The true value of AI is only realised when it can run continuously. Even brief service interruptions can result in lost productivity, corrupted datasets, financial penalties, and competitive disadvantage. In this critical environment, power resilience is no longer a technical safeguard, it is the commercial differentiator.
UPS systems shift from operational backup to strategic infrastructure
Uninterruptible Power Supply (UPS) systems have always been fundamental to data centre design. In an AI-driven environment, their role has evolved.
UPS infrastructure is no longer a passive safety net. It is now an active enabler of uptime, protecting high-value AI hardware from micro-outages, voltage instability, and grid disturbances that can disrupt expensive AI training cycles or interfere with model workloads.
These modern AI loads have introduced rapid fluctuations and extreme power density, conditions that current electrical designs were never intended to support. UPS systems must now respond dynamically, manage power quality, and integrate seamlessly into wider energy strategies.

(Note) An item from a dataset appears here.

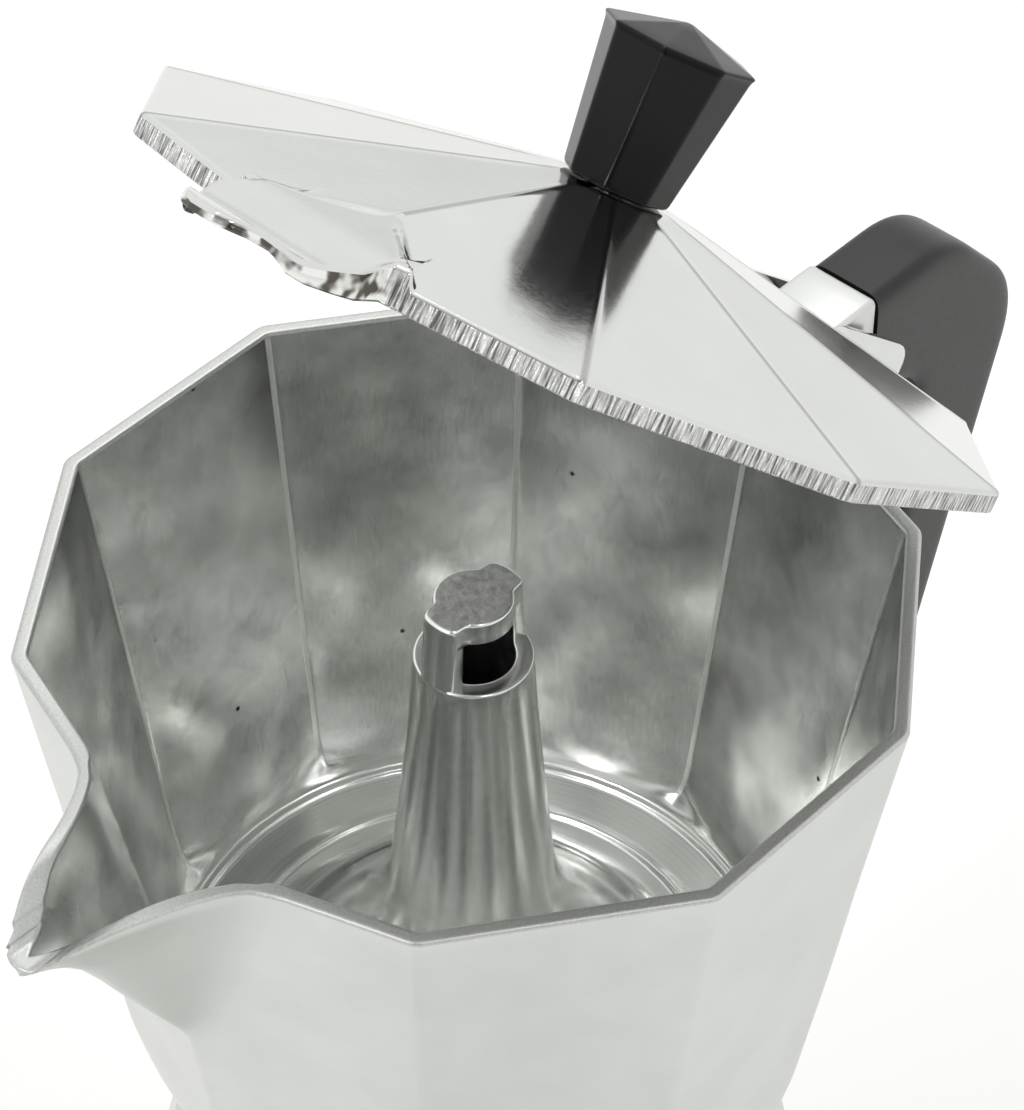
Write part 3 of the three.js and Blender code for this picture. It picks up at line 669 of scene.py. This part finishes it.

Without resilient UPS protection and expert lifecycle support, even the most advanced AI infrastructure is going to be exposed.
Is the UK energy grid ready for the AI era?
Despite the strong policy intent, the current UK’s energy infrastructure remains a significant constraint on future data centre growth. Already we can see grid congestion, long connection timelines, and escalating costs are becoming structural challenges, not temporary obstacles.
At the same time, facility operators face rising tax pressures, volatile energy pricing, and increasingly demanding sustainability targets. The irony is hard to ignore given that organisations are scaling AI capabilities that require vast, constant power while simultaneously being obligated to reduce energy impact.
UPS systems can certainly mitigate short-term power risk, but they cannot solve systemic grid limitations. Without long-term coordinated planning and accelerated investment in wider utility infrastructure, the gap between AI ambition and robust energy readiness will continue to widen.
DC power challenges are intensifying
- On the ground, data centre operators are already contending with a growing list of operational concerns including;
- Rising power density and cooling demands, driven by AI and high-performance systems.
- Energy grid congestion, particularly in established data centre real estate.
- The need for energy flexibility which requires the delicate balance of short-term demand side responses and long-term energy resilience planning.
- Supply chain complexity, particularly for advanced power protection and electrical equipment.
- Each of these challenges reinforces the need for experienced technical design, proactive maintenance, and long-term service support from critical power experts like Power Control Limited.
Mr De Knock said: “AI has fundamentally changed the risk profile of data centre operations. Power resilience is no longer just about regular UPS backup; it's now focussed on operational continuity, predictability, and long-term energy performance. At Power Control, our focus is on supporting customers through the full lifecycle of their UPS infrastructure, ensuring their critical energy systems remain 100% reliable as power demands of AI systems intensify.”
AI ambition must be matched by power resilience.
The UK’s AI-led data centre expansion represents an outstanding generational opportunity.
We can already see that government investment and private capital are now rapidly aligning at scale, but any successful, long term growth now depends on its technical execution.
As we move through 2026 and beyond, the organisations that thrive will be those that prioritise resilient power infrastructure, build intelligent UPS strategies, and rely upon expert service support. AI may well shape the future, but it is dependable power that will keep it running.
The question isn't whether AI will transform our power infrastructure needs. It already has. The question is whether we're moving fast enough to keep up.